**Aim of the task:** Which lines run from the first one up to and including the one with "SHEET = 1.0"? Print exactly those.

**Dataset excerpt:**
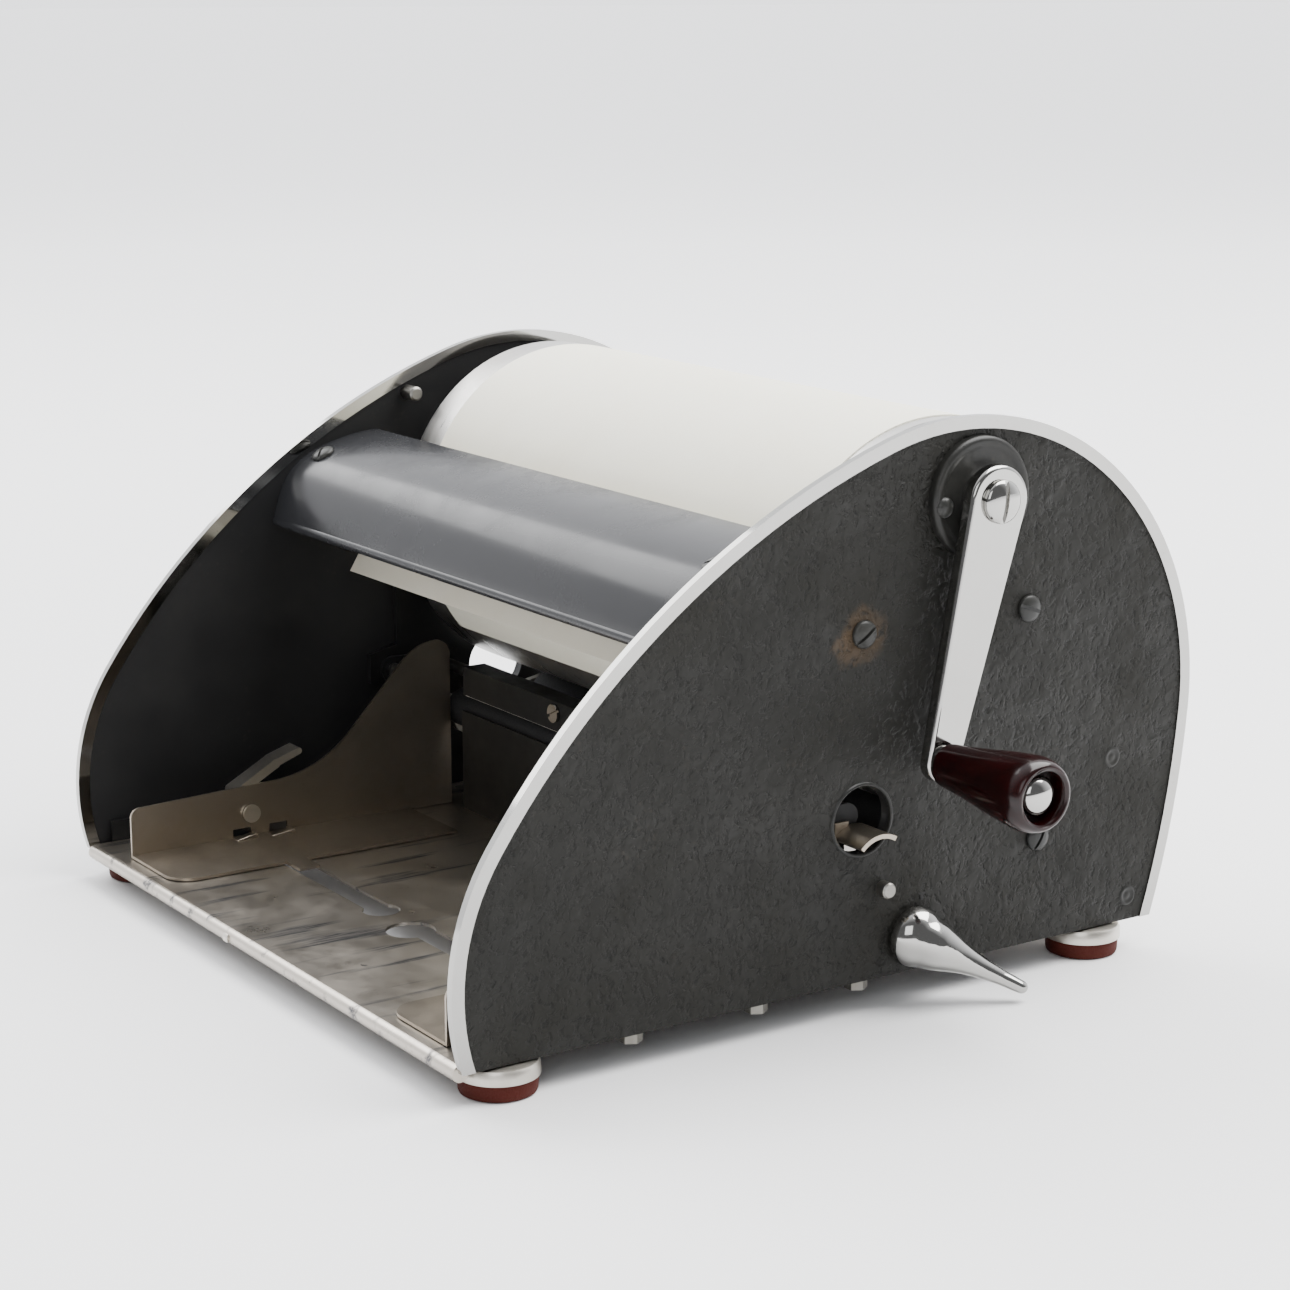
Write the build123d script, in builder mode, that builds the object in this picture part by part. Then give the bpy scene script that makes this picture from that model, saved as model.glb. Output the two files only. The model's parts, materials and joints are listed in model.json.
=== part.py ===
"""Hand-cranked tabletop spirit duplicator, built as the separate pieces it comes apart into.

Units are millimetres, +Z up. X runs across the machine towards the crank, -Y is the open front
where the paper lies, and Z = 0 is the table. The origin is the middle of the overall footprint.
Sizes below are measured in the machine's own layout: x from the middle plane between the side
plates, y from their front bottom corner and z from their bottom edge.
"""

from build123d import *
import os
from math import atan2, cos, degrees, pi, radians, sin, tan

os.makedirs("parts", exist_ok=True)

# ---------------------------------------------------------------- driving dimensions
HALF_W = 130.0          # middle plane to the outer face of a side plate
DEPTH = 257.0           # length of a side plate along its bottom edge
PANEL_T = 1.6           # side plate sheet
FOOT_H = 10.4           # table to the bottom edge of the side plates
SHEET = 1.0             # tray, guides, hood and brackets

# side plate outline: heading at the front bottom corner, then (radius, sweep) of tangent arcs
START_HEADING = 106.9
OUTLINE_ARCS = [(74.1, 51.1), (248.1, 12.4), (272.2, 25.3), (94.4, 112.7), (304.7, 13.0)]
OUTLINE_RUN_ON = 5.0    # degrees that the end arcs run past the bottom edge before it is cut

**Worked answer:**
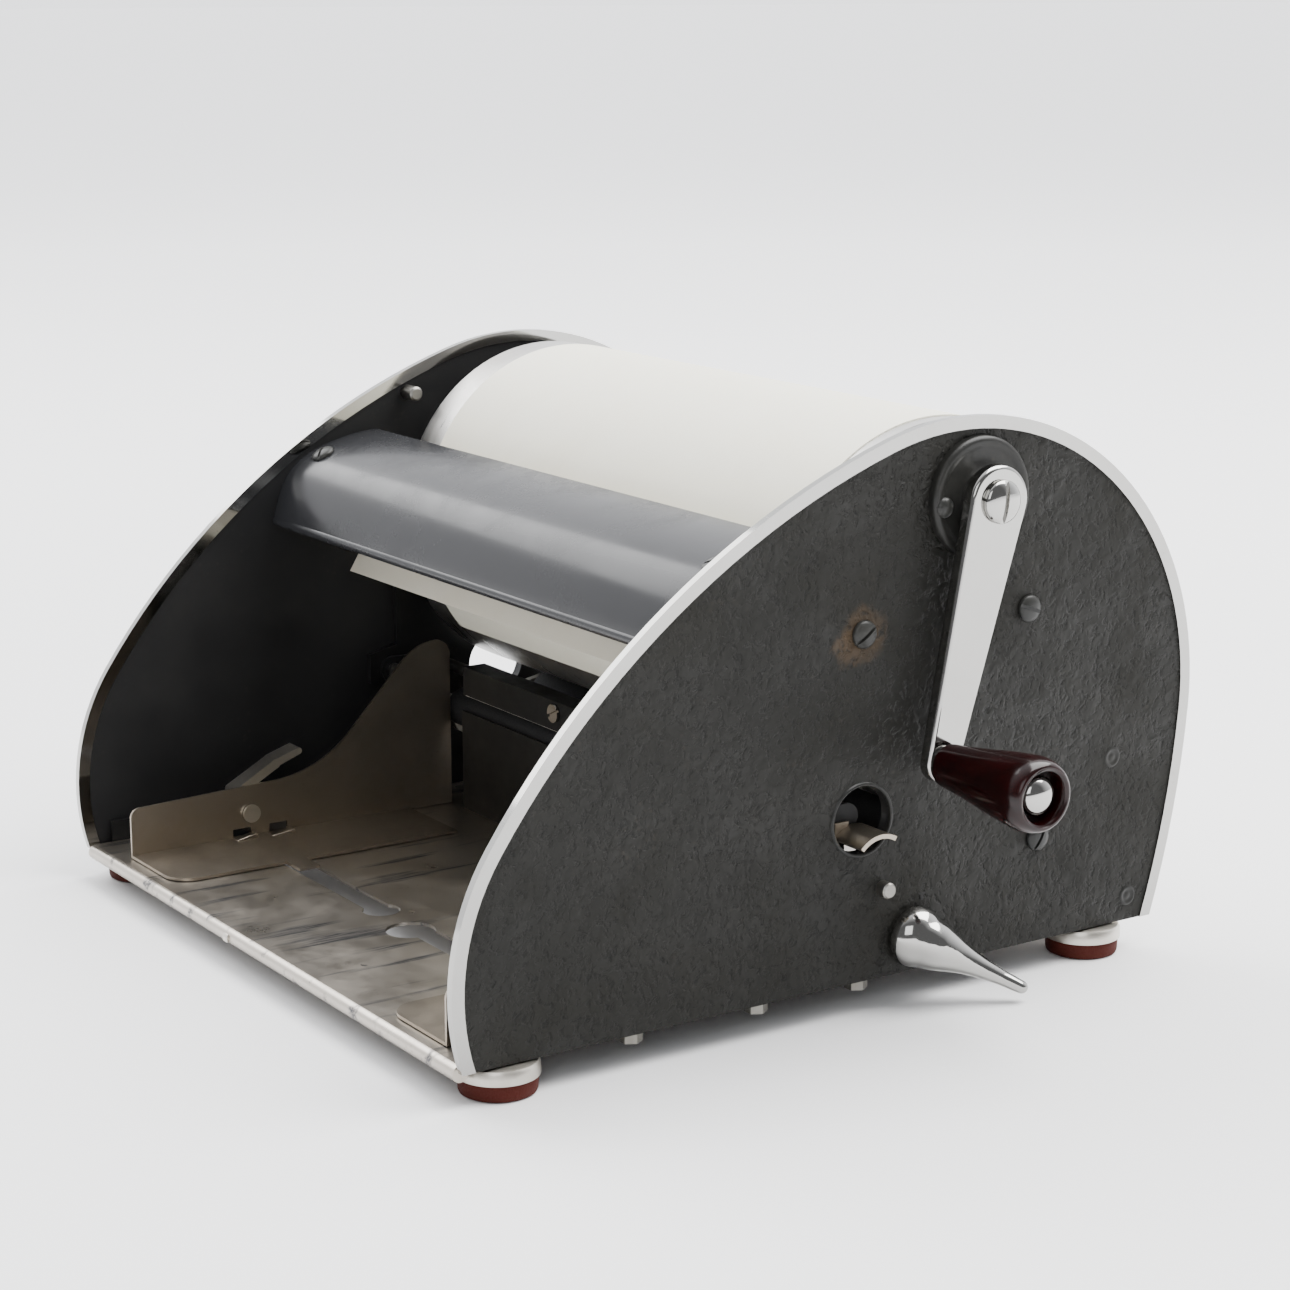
Write the build123d script, in builder mode, that builds the object in this picture part by part. Then give the bpy scene script that makes this picture from that model, saved as model.glb. Output the two files only. The model's parts, materials and joints are listed in model.json.
=== part.py ===
"""Hand-cranked tabletop spirit duplicator, built as the separate pieces it comes apart into.

Units are millimetres, +Z up. X runs across the machine towards the crank, -Y is the open front
where the paper lies, and Z = 0 is the table. The origin is the middle of the overall footprint.
Sizes below are measured in the machine's own layout: x from the middle plane between the side
plates, y from their front bottom corner and z from their bottom edge.
"""

from build123d import *
import os
from math import atan2, cos, degrees, pi, radians, sin, tan

os.makedirs("parts", exist_ok=True)

# ---------------------------------------------------------------- driving dimensions
HALF_W = 130.0          # middle plane to the outer face of a side plate
DEPTH = 257.0           # length of a side plate along its bottom edge
PANEL_T = 1.6           # side plate sheet
FOOT_H = 10.4           # table to the bottom edge of the side plates
SHEET = 1.0             # tray, guides, hood and brackets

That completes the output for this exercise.